# Objective
Below are several entries. Transcribe exactly those lines that fall from the one with "Keep writing the" through the one with "const footSegments = 2;", end lines included.

# Data supplied
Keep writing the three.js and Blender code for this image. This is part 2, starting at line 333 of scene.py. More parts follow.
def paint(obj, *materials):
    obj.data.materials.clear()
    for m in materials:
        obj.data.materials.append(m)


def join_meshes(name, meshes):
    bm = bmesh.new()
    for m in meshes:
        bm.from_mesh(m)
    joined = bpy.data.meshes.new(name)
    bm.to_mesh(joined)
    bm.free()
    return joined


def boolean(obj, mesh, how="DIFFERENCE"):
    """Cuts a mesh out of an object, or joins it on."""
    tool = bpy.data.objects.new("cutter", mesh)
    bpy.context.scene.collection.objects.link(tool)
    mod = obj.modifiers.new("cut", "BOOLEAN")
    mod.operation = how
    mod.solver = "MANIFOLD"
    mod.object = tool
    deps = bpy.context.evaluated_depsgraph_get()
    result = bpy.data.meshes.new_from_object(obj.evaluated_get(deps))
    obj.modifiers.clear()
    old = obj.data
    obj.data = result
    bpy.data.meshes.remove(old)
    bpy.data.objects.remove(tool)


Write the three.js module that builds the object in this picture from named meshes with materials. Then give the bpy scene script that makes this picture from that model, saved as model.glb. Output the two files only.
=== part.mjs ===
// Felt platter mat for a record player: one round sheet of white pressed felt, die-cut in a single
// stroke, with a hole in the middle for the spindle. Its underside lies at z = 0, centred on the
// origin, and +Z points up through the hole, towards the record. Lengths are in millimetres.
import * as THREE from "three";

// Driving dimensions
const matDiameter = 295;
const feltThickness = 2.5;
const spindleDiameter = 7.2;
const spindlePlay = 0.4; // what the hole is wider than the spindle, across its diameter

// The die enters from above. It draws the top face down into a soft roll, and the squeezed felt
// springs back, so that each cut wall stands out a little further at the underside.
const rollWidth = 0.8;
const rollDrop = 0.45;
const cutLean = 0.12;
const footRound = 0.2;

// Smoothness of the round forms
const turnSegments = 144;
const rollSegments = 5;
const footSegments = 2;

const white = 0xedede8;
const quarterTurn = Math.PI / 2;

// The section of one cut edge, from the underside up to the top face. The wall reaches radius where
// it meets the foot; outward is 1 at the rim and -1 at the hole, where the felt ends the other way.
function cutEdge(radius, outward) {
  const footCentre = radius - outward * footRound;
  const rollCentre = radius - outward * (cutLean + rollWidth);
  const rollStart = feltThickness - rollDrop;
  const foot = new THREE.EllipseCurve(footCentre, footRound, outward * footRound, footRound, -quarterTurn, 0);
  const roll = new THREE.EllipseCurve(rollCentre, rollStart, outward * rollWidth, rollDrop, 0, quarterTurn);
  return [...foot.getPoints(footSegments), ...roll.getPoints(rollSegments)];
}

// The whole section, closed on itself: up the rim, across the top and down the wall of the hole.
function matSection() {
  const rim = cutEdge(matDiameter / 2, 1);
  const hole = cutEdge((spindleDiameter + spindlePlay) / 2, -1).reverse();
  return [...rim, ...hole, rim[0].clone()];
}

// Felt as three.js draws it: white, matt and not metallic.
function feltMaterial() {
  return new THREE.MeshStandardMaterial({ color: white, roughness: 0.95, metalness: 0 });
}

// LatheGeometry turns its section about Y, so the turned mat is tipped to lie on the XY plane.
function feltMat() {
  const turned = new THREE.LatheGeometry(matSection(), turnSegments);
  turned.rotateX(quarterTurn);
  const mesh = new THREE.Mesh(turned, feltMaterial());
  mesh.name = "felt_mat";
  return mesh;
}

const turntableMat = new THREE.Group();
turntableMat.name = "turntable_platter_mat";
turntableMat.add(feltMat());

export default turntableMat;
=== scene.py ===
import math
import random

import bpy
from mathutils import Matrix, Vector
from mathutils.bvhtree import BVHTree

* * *

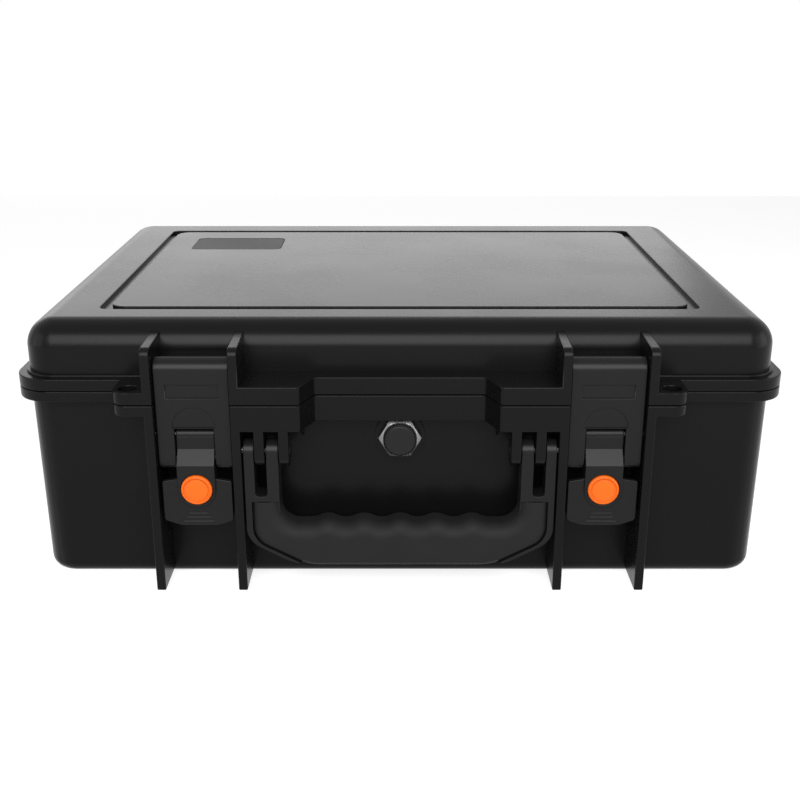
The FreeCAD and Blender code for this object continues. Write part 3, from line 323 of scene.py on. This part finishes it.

# Problem solution
Keep writing the three.js and Blender code for this image. This is part 2, starting at line 333 of scene.py. More parts follow.
def paint(obj, *materials):
    obj.data.materials.clear()
    for m in materials:
        obj.data.materials.append(m)


def join_meshes(name, meshes):
    bm = bmesh.new()
    for m in meshes:
        bm.from_mesh(m)
    joined = bpy.data.meshes.new(name)
    bm.to_mesh(joined)
    bm.free()
    return joined


def boolean(obj, mesh, how="DIFFERENCE"):
    """Cuts a mesh out of an object, or joins it on."""
    tool = bpy.data.objects.new("cutter", mesh)
    bpy.context.scene.collection.objects.link(tool)
    mod = obj.modifiers.new("cut", "BOOLEAN")
    mod.operation = how
    mod.solver = "MANIFOLD"
    mod.object = tool
    deps = bpy.context.evaluated_depsgraph_get()
    result = bpy.data.meshes.new_from_object(obj.evaluated_get(deps))
    obj.modifiers.clear()
    old = obj.data
    obj.data = result
    bpy.data.meshes.remove(old)
    bpy.data.objects.remove(tool)


Write the three.js module that builds the object in this picture from named meshes with materials. Then give the bpy scene script that makes this picture from that model, saved as model.glb. Output the two files only.
=== part.mjs ===
// Felt platter mat for a record player: one round sheet of white pressed felt, die-cut in a single
// stroke, with a hole in the middle for the spindle. Its underside lies at z = 0, centred on the
// origin, and +Z points up through the hole, towards the record. Lengths are in millimetres.
import * as THREE from "three";

// Driving dimensions
const matDiameter = 295;
const feltThickness = 2.5;
const spindleDiameter = 7.2;
const spindlePlay = 0.4; // what the hole is wider than the spindle, across its diameter

// The die enters from above. It draws the top face down into a soft roll, and the squeezed felt
// springs back, so that each cut wall stands out a little further at the underside.
const rollWidth = 0.8;
const rollDrop = 0.45;
const cutLean = 0.12;
const footRound = 0.2;

// Smoothness of the round forms
const turnSegments = 144;
const rollSegments = 5;
const footSegments = 2;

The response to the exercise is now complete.